The expected improvement information acquisition function is a special case of this utility function.

Multi-fidelity active learning#

In the context of multi-fidelity modeling our decision is not only where to make the next observation, but also at which fidelity level. So, we have to pick the fidelity level \(s\), say in \(\{0,1\}\) if we have two levels, and the input \(\mathbf{x}\). The information acquisition function we construct must be of the form \(\alpha_t(s, \mathbf{x})\). The algorithm changes to:

Start with a dataset:

\[ \mathcal{D}_{n_0} = \{(\mathbf{x}_i, y_i, s_i)\}_{i=1}^{n_0}. \]
Condition your model on \(\mathcal{D}_{n_0}\).
For \(t = n_{0}, n_{0}+1, \dots\):
- Find the input \(\mathbf{x}\) and fidelity level \(s\) that maximizes an information acquisition function \(\alpha_t(s, \mathbf{x})\):
  
  \[ (s_{t+1}, \mathbf{x}_{t+1}) = \arg\max_{s\in\{0,1\}, \mathbf{x}\in \mathcal{X}} \alpha_t(s, \mathbf{x}). \]
- If the \(\alpha(s_{t+1}, \mathbf{x}_{t+1})\) is smaller than a threshold. STOP.
- Evaluate your information source to get the output:
  
  \[ y_{t+1} = f_{s_{t+1}}(\mathbf{x}_{t+1}). \]
- Add the new observation to your dataset:
  
  \[ \mathcal{D}_{t+1} = \mathcal{D}_t \cup \{(\mathbf{x}_{t+1}, \mathbf{y}_{t+1}, s_{t+1})\}. \]
- Condition your model on \(\mathcal{D}_{t+1}\).

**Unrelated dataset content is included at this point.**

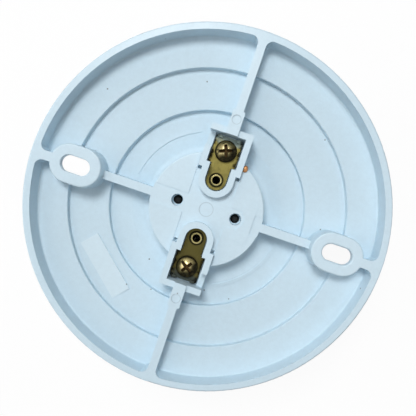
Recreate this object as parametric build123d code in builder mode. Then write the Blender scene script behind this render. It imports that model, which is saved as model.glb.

A simple example of a multi-fidelity information acquisition function is:

\[ \alpha_t(s, \mathbf{x}) = \lambda\frac{\sigma_{t,s}^2(\mathbf{x})}{\sigma_s^2} - (1-\lambda)c_s(\mathbf{x}), \]

where \(\lambda\) is a parameter that balances the value of information and the cost of making the observation, \(\sigma_{t,s}^2(\mathbf{x})\) is the posterior predictive variance of the model at fidelity level \(s\) at input \(\mathbf{x}\), \(\sigma_s^2\) is the measurement noise of the model at fidelity level \(s\), and \(c_s(\mathbf{x})\) is the cost of making an observation at fidelity level \(s\).

Active learning for multi-objective optimization#

In multi-objective optimization, we want to find the Pareto front of a set of objectives. One possible information acquisition function is the hypervolume improvement. See Beume et al., 2007 and Pandita et al., 2018 for more details.